### What is needed
Starting at the line that contains "for lead, (start_x, end_x)", reproduce each line exactly up to and including the line that contains "cad_parts[node].hide_render = cad_parts[node].hide_viewport". Reproduce nothing else.

### Source material

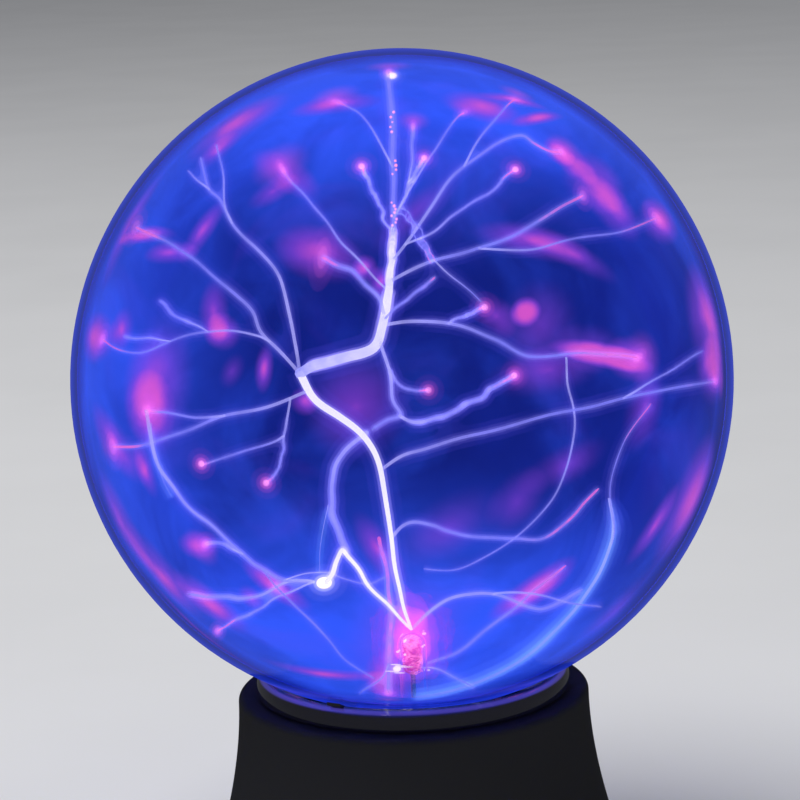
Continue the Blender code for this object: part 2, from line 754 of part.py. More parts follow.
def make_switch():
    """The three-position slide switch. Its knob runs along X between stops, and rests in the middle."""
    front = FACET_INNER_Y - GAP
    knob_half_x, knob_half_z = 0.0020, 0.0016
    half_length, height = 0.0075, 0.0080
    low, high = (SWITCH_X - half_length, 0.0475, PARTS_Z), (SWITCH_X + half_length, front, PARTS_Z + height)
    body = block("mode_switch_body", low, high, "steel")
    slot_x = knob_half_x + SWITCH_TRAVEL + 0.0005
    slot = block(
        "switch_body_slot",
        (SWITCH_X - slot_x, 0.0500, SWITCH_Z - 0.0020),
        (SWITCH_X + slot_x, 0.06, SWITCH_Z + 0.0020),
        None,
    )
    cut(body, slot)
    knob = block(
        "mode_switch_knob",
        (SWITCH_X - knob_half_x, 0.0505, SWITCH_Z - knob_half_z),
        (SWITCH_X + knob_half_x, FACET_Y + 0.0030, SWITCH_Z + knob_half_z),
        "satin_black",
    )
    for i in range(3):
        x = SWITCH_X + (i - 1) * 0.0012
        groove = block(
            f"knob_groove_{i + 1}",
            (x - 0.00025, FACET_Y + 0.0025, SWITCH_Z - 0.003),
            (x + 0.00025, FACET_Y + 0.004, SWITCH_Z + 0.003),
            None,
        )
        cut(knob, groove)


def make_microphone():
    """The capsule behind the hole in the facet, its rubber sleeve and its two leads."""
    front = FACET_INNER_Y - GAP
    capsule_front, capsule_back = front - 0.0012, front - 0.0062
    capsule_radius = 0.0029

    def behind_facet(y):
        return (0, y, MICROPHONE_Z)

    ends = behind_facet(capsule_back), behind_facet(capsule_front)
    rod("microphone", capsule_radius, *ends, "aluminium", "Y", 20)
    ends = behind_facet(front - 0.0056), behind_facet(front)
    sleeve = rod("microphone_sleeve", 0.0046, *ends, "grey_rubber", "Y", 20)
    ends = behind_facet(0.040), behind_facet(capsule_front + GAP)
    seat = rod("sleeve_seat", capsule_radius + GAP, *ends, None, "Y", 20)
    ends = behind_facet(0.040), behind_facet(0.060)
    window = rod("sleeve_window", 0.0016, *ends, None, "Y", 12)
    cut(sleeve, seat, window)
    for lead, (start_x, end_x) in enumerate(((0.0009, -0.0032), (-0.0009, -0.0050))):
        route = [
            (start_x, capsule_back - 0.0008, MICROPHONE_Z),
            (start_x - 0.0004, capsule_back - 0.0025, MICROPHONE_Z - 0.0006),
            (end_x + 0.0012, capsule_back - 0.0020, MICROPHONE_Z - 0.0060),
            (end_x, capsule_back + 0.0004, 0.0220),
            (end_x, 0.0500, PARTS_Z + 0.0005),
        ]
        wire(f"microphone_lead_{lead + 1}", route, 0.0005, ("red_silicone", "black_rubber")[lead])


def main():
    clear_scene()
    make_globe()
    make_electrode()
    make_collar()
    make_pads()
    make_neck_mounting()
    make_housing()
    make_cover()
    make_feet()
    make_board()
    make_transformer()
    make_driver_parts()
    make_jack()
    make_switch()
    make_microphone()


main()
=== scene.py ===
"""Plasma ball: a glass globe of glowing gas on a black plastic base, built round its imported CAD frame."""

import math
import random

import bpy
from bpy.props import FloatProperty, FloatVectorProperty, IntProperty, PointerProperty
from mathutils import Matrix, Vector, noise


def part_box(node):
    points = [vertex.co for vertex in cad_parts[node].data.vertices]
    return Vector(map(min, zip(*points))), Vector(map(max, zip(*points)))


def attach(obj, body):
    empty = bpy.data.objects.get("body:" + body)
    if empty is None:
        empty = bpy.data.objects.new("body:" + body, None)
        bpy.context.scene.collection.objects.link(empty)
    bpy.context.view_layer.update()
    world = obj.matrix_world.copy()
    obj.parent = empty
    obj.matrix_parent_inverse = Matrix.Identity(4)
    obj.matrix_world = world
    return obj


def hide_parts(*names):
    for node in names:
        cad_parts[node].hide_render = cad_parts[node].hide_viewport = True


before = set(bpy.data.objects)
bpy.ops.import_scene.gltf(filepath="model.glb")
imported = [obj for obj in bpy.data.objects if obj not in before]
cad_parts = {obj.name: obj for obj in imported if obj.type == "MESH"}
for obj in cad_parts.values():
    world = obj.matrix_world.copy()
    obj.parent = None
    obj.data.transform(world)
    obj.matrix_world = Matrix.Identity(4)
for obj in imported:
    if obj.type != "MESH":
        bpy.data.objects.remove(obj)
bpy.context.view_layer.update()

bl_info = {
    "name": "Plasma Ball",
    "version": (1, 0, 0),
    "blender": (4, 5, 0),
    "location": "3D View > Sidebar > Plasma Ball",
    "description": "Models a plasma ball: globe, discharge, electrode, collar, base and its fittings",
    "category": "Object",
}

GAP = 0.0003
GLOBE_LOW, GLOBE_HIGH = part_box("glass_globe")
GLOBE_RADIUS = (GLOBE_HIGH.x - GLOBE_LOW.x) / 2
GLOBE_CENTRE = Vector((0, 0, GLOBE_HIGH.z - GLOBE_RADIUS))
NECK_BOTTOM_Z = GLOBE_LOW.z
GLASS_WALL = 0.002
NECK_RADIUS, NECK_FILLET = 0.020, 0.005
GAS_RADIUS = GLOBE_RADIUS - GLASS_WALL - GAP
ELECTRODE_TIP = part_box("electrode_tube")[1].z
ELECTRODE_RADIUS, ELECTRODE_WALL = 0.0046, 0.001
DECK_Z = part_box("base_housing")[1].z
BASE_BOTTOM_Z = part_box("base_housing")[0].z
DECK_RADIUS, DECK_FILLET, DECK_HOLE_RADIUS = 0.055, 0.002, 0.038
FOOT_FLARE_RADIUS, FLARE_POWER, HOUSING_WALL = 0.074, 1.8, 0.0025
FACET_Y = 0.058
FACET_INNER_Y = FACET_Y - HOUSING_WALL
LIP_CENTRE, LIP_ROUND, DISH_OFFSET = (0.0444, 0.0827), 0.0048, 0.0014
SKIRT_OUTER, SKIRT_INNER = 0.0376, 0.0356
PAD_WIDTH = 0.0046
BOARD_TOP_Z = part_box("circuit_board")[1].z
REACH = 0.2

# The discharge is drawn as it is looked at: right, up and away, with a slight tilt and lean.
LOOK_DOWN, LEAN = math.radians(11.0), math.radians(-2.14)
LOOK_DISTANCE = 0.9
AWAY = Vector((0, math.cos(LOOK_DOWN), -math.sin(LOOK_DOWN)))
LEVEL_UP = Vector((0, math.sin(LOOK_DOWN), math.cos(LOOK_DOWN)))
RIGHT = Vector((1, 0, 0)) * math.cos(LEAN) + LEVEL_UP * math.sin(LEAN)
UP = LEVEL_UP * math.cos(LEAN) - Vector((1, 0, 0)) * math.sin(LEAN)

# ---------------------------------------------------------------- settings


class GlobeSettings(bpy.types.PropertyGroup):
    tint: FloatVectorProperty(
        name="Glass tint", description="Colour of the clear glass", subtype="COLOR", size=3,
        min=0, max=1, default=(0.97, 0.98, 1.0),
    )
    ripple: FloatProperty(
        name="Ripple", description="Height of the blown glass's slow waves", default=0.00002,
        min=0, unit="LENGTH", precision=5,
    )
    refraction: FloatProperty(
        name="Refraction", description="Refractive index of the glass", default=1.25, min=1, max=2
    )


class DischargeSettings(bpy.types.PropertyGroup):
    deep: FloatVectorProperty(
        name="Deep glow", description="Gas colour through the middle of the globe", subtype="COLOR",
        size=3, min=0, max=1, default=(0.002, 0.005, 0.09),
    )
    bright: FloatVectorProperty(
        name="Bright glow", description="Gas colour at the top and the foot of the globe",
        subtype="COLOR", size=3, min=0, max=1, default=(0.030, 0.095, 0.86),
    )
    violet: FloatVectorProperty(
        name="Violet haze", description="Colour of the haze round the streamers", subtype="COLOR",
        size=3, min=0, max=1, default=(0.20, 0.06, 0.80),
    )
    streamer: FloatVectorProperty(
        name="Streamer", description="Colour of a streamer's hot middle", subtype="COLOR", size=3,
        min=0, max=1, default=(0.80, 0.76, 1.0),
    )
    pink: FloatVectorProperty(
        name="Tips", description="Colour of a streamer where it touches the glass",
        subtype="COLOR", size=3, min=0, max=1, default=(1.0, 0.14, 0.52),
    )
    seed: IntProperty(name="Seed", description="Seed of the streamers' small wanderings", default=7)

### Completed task
    for lead, (start_x, end_x) in enumerate(((0.0009, -0.0032), (-0.0009, -0.0050))):
        route = [
            (start_x, capsule_back - 0.0008, MICROPHONE_Z),
            (start_x - 0.0004, capsule_back - 0.0025, MICROPHONE_Z - 0.0006),
            (end_x + 0.0012, capsule_back - 0.0020, MICROPHONE_Z - 0.0060),
            (end_x, capsule_back + 0.0004, 0.0220),
            (end_x, 0.0500, PARTS_Z + 0.0005),
        ]
        wire(f"microphone_lead_{lead + 1}", route, 0.0005, ("red_silicone", "black_rubber")[lead])


def main():
    clear_scene()
    make_globe()
    make_electrode()
    make_collar()
    make_pads()
    make_neck_mounting()
    make_housing()
    make_cover()
    make_feet()
    make_board()
    make_transformer()
    make_driver_parts()
    make_jack()
    make_switch()
    make_microphone()


main()
=== scene.py ===
"""Plasma ball: a glass globe of glowing gas on a black plastic base, built round its imported CAD frame."""

import math
import random

import bpy
from bpy.props import FloatProperty, FloatVectorProperty, IntProperty, PointerProperty
from mathutils import Matrix, Vector, noise


def part_box(node):
    points = [vertex.co for vertex in cad_parts[node].data.vertices]
    return Vector(map(min, zip(*points))), Vector(map(max, zip(*points)))


def attach(obj, body):
    empty = bpy.data.objects.get("body:" + body)
    if empty is None:
        empty = bpy.data.objects.new("body:" + body, None)
        bpy.context.scene.collection.objects.link(empty)
    bpy.context.view_layer.update()
    world = obj.matrix_world.copy()
    obj.parent = empty
    obj.matrix_parent_inverse = Matrix.Identity(4)
    obj.matrix_world = world
    return obj


def hide_parts(*names):
    for node in names:
        cad_parts[node].hide_render = cad_parts[node].hide_viewport = True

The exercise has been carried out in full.